U.S. high court: Some businesses do not have to pay for contraception

The U.S. Supreme justices ruled 5-4 that profit-seeking businesses, such as the Oklahoma City-based retailer Hobby Lobby that sued the government, can hold religious views under federal law. And it means the Obama administration must search for a different way of providing free contraception to women who are covered under objecting companies’ health insurance plans. Contraception is among a range of preventive services that must be provided at no extra charge under the health care law that President Barack Obama signed in 2010 and the Supreme Court upheld two years later.

Our decision should not be understood to hold that an insurance-coverage mandate must necessarily fall if it conflicts with an employer’s religious beliefs.
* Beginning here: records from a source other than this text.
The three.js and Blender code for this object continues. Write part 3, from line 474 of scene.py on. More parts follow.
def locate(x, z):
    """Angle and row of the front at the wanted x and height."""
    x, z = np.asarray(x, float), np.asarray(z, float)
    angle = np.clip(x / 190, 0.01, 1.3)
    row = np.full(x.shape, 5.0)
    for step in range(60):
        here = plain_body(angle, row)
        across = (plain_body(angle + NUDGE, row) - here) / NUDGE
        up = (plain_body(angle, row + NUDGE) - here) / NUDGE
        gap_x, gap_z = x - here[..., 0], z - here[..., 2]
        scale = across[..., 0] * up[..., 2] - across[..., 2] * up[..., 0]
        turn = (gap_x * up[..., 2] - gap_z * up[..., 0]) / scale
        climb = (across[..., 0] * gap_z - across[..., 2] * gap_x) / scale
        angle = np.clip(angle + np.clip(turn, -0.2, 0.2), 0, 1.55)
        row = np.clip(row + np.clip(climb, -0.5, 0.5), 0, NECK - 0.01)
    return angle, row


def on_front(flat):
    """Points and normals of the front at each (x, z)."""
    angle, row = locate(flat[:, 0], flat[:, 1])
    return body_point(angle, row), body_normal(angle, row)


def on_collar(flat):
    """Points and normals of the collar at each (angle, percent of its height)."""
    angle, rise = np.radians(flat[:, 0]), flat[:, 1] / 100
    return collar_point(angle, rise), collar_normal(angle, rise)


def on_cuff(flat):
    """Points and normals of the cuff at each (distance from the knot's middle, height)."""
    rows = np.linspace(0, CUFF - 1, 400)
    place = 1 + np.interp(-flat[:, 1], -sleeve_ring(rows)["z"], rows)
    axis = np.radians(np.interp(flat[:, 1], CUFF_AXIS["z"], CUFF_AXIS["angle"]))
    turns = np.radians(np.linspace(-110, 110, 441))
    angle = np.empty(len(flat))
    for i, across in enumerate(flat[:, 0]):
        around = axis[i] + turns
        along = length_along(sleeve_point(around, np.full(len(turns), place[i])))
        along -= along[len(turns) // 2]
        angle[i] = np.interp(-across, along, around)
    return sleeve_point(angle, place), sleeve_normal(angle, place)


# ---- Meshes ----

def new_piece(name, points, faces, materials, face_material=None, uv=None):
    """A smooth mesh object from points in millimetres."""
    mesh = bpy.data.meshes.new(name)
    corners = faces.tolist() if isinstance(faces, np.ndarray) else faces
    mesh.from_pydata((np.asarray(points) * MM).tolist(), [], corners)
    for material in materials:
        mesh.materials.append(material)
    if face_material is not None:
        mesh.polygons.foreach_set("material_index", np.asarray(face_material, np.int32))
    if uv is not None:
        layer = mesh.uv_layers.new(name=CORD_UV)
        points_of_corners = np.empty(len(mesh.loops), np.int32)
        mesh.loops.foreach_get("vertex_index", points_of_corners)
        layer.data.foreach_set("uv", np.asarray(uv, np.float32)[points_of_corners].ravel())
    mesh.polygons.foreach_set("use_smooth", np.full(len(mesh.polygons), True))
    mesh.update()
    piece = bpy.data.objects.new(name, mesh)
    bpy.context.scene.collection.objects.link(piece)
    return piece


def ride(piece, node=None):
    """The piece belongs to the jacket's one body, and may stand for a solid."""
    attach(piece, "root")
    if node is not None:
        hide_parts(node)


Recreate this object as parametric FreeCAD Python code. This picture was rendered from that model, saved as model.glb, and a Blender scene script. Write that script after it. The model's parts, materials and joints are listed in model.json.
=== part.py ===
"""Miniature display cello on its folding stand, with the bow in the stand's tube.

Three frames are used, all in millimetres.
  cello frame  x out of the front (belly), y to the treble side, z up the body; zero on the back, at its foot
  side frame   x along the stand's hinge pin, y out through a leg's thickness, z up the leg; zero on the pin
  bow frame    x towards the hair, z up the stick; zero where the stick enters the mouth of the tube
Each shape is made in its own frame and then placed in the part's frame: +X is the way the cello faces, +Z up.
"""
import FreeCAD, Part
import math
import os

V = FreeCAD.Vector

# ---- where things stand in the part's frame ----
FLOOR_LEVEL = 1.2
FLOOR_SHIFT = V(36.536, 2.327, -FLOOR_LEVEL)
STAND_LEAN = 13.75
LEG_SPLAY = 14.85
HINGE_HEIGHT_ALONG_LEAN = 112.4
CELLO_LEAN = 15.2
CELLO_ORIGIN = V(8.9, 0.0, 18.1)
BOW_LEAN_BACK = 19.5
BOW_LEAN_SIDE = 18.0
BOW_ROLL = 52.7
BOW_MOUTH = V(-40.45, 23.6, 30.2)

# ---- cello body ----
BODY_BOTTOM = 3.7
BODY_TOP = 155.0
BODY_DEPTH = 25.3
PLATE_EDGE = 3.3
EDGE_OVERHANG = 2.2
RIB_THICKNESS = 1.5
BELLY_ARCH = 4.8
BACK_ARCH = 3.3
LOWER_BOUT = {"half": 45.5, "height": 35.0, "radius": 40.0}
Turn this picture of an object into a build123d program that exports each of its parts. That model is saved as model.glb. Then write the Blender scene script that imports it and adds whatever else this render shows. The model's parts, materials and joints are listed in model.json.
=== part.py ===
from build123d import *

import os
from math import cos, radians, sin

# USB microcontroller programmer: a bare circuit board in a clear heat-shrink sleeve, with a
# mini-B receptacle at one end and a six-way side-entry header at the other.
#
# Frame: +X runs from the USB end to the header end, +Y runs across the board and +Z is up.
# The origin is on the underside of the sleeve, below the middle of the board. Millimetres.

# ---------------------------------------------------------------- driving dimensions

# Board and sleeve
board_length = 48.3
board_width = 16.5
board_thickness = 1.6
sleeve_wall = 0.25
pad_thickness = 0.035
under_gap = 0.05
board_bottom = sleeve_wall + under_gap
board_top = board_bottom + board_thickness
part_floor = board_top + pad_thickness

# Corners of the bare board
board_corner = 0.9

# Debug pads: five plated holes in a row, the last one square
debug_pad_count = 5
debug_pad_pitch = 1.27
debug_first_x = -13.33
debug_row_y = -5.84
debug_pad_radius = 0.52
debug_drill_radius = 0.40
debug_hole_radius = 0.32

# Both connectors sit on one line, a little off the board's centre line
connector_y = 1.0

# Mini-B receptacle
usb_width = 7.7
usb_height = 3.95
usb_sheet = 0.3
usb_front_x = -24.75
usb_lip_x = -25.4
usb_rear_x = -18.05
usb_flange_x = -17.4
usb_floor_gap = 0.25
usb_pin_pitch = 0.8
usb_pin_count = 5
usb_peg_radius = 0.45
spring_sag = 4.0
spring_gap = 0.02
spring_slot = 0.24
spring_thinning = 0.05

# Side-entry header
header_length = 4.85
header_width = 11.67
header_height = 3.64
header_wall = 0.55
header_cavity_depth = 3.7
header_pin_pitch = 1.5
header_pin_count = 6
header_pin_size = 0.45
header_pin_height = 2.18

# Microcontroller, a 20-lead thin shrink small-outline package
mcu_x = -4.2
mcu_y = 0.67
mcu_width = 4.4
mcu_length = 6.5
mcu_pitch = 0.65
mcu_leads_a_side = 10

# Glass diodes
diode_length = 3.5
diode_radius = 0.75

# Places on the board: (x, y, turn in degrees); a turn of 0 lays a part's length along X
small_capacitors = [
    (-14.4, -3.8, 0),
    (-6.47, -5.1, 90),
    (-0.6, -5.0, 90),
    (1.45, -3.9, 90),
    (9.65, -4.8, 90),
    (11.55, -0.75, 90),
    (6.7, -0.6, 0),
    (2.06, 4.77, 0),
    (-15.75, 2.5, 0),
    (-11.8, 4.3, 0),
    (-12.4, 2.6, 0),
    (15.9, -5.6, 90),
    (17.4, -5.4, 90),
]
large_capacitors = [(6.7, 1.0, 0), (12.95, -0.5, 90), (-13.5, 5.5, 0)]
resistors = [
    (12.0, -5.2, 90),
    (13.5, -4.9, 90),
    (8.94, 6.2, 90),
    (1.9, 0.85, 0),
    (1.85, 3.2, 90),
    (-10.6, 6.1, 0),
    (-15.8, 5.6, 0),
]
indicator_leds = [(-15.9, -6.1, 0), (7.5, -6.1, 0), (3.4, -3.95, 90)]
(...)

Justice Samuel Alito, writing the majority opinion

The court stressed that its ruling applies only to corporations, like the Hobby Lobby chain of arts-and-craft stores, that are under the control of just a few people in which there is no essential difference between the business and its owners. In a dissent she read aloud from the bench, Justice Ruth Bader Ginsburg called the decision “potentially sweeping” because it minimizes the government’s interest in uniform compliance with laws affecting the workplace.

And it discounts the disadvantages religion-based opt outs impose on others, in particular, employees who do not share their employer’s religious beliefs.